Key Metrics to Track
- Cost per sourced item: total sourcing spend divided by items brought in (target: $3–$8)
- Acceptance rate: percentage of sourced items you actually list (target: 70%+)
- Sell-through rate: percentage of listed items that sell within 90 days (target: 45–60%)
- Average profit per item: (selling price minus sourcing cost minus fees minus shipping supplies) divided by items sold (target: $15–$25)
- Days to sell: average time from listing to sale (target: 20–40 days)
- Inventory turnover: how many times your total inventory sells and restocks in a year (target: 4–6 times annually)
- Cost per hire: weekly labor cost divided by weekly revenue generated (target: 15–25%)
- Customer service time per sale: hours spent on messages and disputes divided by items sold (target: 10–15 minutes per sale)
Common Scaling Mistakes
- Hiring before documenting systems. You end up training, not scaling. Hire after, not before, you have written standards.
- Delegating customer service too early. This is where your voice and brand live. Keep it until you have a second senior person.
- Expanding product categories too fast. A new hire sources poorly in unfamiliar categories. Stick to what works, then expand.
- Not tracking profit by hire. You hire a sourcing assistant and assume it’s profitable. Run the numbers. If margins drop 10% due to higher sourcing costs, it is not working.

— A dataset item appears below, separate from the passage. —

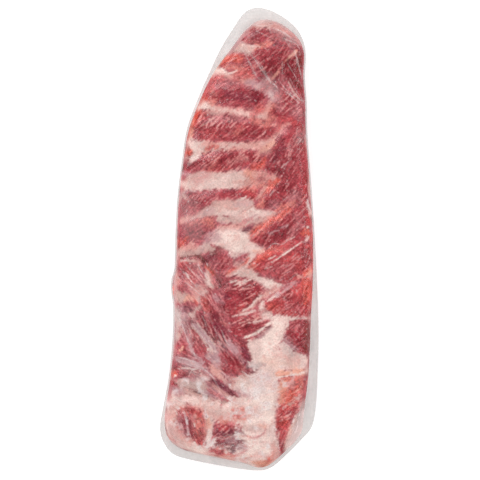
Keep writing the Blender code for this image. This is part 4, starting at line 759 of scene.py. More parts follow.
    ("red", 2.4, 1.8, 0.6, (12,60,1.6, 16,64,2, 20,66,1.4)),
    ("crimson", 2.6, 1.8, 0.5, (4,62,2, -4,64,2.4, -16,62,2.4)),
    ("pink", 2, 1.4, 0.7, (-4,75,1.4, 6,75.4,1.6, 16,75,1.4)),
    ("crimson", 2.4, 1.6, 0.7, (-16,112,1.6, -6,110.6,2, 6,109.6,1.8, 14,109,1.2)),
    ("crimson", 1.8, 1.4, 0.8, (-27,118,1.4, -22,116,2.2, -16,115,2.4)),
    ("purple", 2.6, 1.6, 0.6, (-20,-60,3, -16,-68,4, -12,-76,4)),
    ("dark", 1.8, 1.2, 0.85, (-32,-62,1.2, -28,-69,2, -23,-76,2, -18,-80,1.6)),
    ("crimson", 1.4, 1, 1, (-39,-70,1, -35,-76,2.4, -31,-83,3.2, -28,-87,2.2)),
    ("mauve", 1.2, 0.8, 1, (-36,-66,1.2, -31,-71,1.8, -26,-77,1.8, -22,-83,1.4, -20,-87,1)),
    ("beige", 0.8, 0.6, 0.8, (-38,-68,0.4, -33,-74,0.4, -26,-84,0.4)),
    ("beige", 0.8, 0.6, 0.8, (-34,-66,0.4, -27,-74,0.4, -20,-83,0.4)),
    ("cream", 1.4, 1, 0.95, (-24.5,-86,1.4, -21.5,-88,1.6)),
    ("mauve", 1.8, 1, 0.95, (-25,-92,2.2, -21,-93,3.6, -19,-98,2.6)),
    ("crimson", 2, 1.6, 0.85, (-12,-92,2.6, -7,-98,4, -4,-104,3.4, -12,-103,2.2)),
    ("dark", 1.6, 1.4, 0.7, (-9,-93,1.8, -4,-97,2.2, 0,-102,2)),
    ("mauve", 1.6, 1.2, 0.85, (-8,-82,2.2, -4,-86,2.6)),
    ("pink", 1.8, 1.2, 0.9, (-22,-101,1.6, -18,-105,2.2, -14,-109,1.6)),
    ("grey", 1.6, 1, 0.9, (9,-98,1.2, 14,-100,1, 20,-98,0.5)),
    ("purple", 1.2, 1, 0.8, (5,-103.5,1.2, 10,-104.5,0.8, 15,-102,0.4)),
    ("dark", 0.9, 0.6, 0.9, (-45,-92.8,0.7, -42.5,-93.6,0.9)),
    ("mauve", 1.6, 1, 0.9, (-50,-95,1.6, -42,-96.5,2, -34,-99.5,1.6, -28,-103,1.2)),
    ("dark", 1, 1, 0.9, (-39,-103.5,1.8, -35,-104.5,2, -32,-105.5,1.2)),
    ("beige", 0.5, 0.4, 0.9, (-50,-101.5,0.3, -42,-101.5,0.4, -36,-102.5,0.3)),
    ("beige", 0.5, 0.4, 0.8, (-41,-107.5,0.3, -38.5,-103,0.4, -34,-101.5,0.3)),
    ("beige", 0.5, 0.4, 0.8, (-34.5,-107,0.3, -32,-103,0.3)),
    ("grey", 2.4, 1.2, 0.6, (-44,-111,2, -36,-113,2.6)),
    ("pink", 1.6, 1, 0.8, (-31,-106,1.4, -25,-111,1.4, -18,-117.5,1.2, -10,-123,1, -4,-127,0.6)),
    ("purple", 1.4, 1.2, 0.9, (-24,-111.5,1.2, -19,-113,1.8, -13,-117,2, -6,-121.5,2)),
    ("mauve", 2.4, 1.8, 0.75, (-7,152,1.6, -1,160,2.2, 4,166,2, 10,172,1.6)),
    ("pink", 2.4, 1.8, 0.6, (16,174,1.4, 28,173,1.6, 38,168,1.4)),
    ("mauve", 1.6, 1.2, 0.7, (24,6,0.4, 30,8,0.5, 38,12,0.5)),
    ("crimson", 2.4, 1.8, 0.7, (34,140,1.6, 40,142,3, 44,134,3)),
    ("crimson", 2.4, 1.8, 0.6, (36,158,2, 42,158,2.4)),
    ("salmon", 2.4, 1.6, 0.6, (-3,50,2, 4,48,2.4)),
    ("rose", 2.4, 1.6, 0.6, (-26,-170,2, -16,-170,2)),
    ("rose", 2.4, 1.6, 0.5, (48,60,2.4, 50,68,2)),
    ("crimson", 2.4, 1.4, 0.8, (50,52,2.4, 50,60,3, 50,68,2.4)),
    ("dark", 2.4, 1.6, 0.8, (38,134,3, 42,142,3.6, 46,134,3)),
    ("crimson", 2.4, 1.6, 0.6, (37,160,2.2, 42,159,2.4)),
    ("cream", 2, 1.4, 0.8, (4,-178,1.4, 11,-177,1.8)),
    ("cream", 1.4, 1, 0.95, (7.5,-81,1.4, 9.5,-88,0.9)),
    ("beige", 2.2, 1.4, 0.8, (-5,51,2, 4,50,2.4)),
    ("dusty", 2.4, 1.4, 0.6, (-44,-108,2, -38,-109,2.4)),
    ("pink", 2, 1.4, 0.8, (-12,-109,1.4, -6,-112,2.4, -7,-116,1.4)),
    ("rose", 2.4, 1.6, 0.6, (-53,-119,2, -48,-122,2)),
    ("mauve", 1.6, 1.2, 0.6, (-6,-158,1.4, -12,-160,1.2)),
    ("salmon", 2.4, 1.6, 0.5, (-22,109,2, -18,111,2.4)),
    ("dark", 2.4, 1.6, 0.6, (50,-72,2.4, 50,-80,3)),
    ("orange", 1.6, 1.4, 0.7, (14,-181,1.2, 20,-180.5,1.8)),
    ("cream", 1.6, 1, 0.95, (36,-63.5,2.6, 38,-66,1.8, 35.5,-71,1.4)),
    ("red", 2.4, 1.6, 0.6, (-46,-20,2, -40,-24,3.6, -38,-32,3)),
    ("cream", 1, 0.8, 0.8, (-43,-25.5,0.6, -41,-28,0.8)),
    ("cream", 1.4, 1, 0.8, (-27,-26,0.8, -25,-31,1.2)),
    ("beige", 0.8, 0.6, 0.7, (40,128,0.3, 44,120,0.5, 49,113,0.4)),
    ("crimson", 1.2, 0.9, 0.8, (33,124,0.6, 39,117.5,0.9, 45,111.5,0.6)),
    ("peach", 2, 1.4, 0.8, (8,-178,1.6, 14,-180,2, 21,-180,1.6)),
    ("cream", 1.6, 1.2, 0.7, (5,-178.5,1.2, 11,-182,1.2)),
    ("crimson", 2, 1.6, 0.7, (-24,-168,1.6, -18,-170,2.4, -14,-168,1.6)),
    ("cream", 2.4, 1.4, 0.7, (-52,-163,1.8, -46,-167,2)),
    ("dark", 2.4, 1.4, 0.8, (36,138,2.2, 41,143,3, 45,139,2.2)),
    ("crimson", 2.4, 1.6, 0.8, (16,148,2.2, 22,151,2.6)),
    ("crimson", 2.4, 1.6, 0.6, (-4,122,2.4, 4,121,2.4)),
    ("crimson", 2.4, 1.4, 0.6, (36,110,2.2, 42,112,2.4)),
    ("salmon", 2.4, 1.6, 0.6, (-24,112,1.8, -17,111,1.8)),
    ("cream", 2, 1.4, 0.7, (-39,79,1.6, -36,77,2)), ("cream", 2, 1.4, 0.6, (-4,50,2, 3,50,2)),
    ("salmon", 1.6, 1.2, 0.8, (-57,-109,1, -55,-106,1.4)),
    ("crimson", 1.4, 1.2, 0.9, (-49,-104,1.6, -42,-106,1.8, -34,-106,1.6)),
    ("dark", 1.2, 1, 0.8, (-45,-106.5,1, -36,-104.5,1.6)),
    ("beige", 0.5, 0.4, 0.8, (-50,-101.5,0.3, -42,-101.5,0.4, -36,-102.5,0.3)),
    ("beige", 0.5, 0.4, 0.8, (-41,-107.5,0.3, -38.5,-103,0.4, -34,-101.5,0.3)),
    ("mauve", 2, 1.4, 0.7, (-12,-108,1.6, -8,-112,2)),
    ("mauve", 2.4, 1.4, 0.8, (-53,-118,1.6, -47,-120,2.2)),
    ("grey", 2.4, 1.4, 0.8, (-50,-56,1.6, -49,-64,1.8)),
    ("pink", 1.8, 1.2, 0.7, (-50,-28,1.2, -50,-34,1.4)),
    ("rose", 2.2, 1.6, 0.8, (-20,-28,2.2, -19,-33,2.2)),
    # The deep fold, with painted shade along its bottom
    ("dark", 1.4, 0.8, 0.8, (-33,-12.5,0.9, -29,-15.5,1.4, -26,-18.5,0.9)),
    ("shade", 0.8, 0.5, 0.95, (-51,-15,0.5, -45,-13,0.7, -38,-11.8,0.7, -32,-12.2,0.6,
        -28.5,-15,0.9)), ("orange", 1.2, 0.7, 0.8, (-26.5,-20,0.8, -22,-25,1.2, -19.5,-28,0.9)),
    ("dusty", 1.8, 0.9, 1, (-20,-28,1, -17,-33,1.8, -15.5,-39,1.6)),
    ("shade", 1, 0.6, 0.6, (-26,-19,0.5, -21,-25,0.6, -17.4,-30,0.9, -15.4,-36,1.2)),
)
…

- Overcomplicating inventory systems. A simple spreadsheet beats an elaborate tool that no one uses. Start minimal and upgrade only when you have too much data for a spreadsheet.
- Ignoring platform algorithm changes. Poshmark updates how it surfaces items. If you do not adjust sharing, pricing, or photography habits, revenue stalls. Stay aware and adapt.
- Hiring full-time too early. Start with 10–15 hours weekly contractors. Many resellers go to part-time employees, not full-time staff. You do not need that burden yet.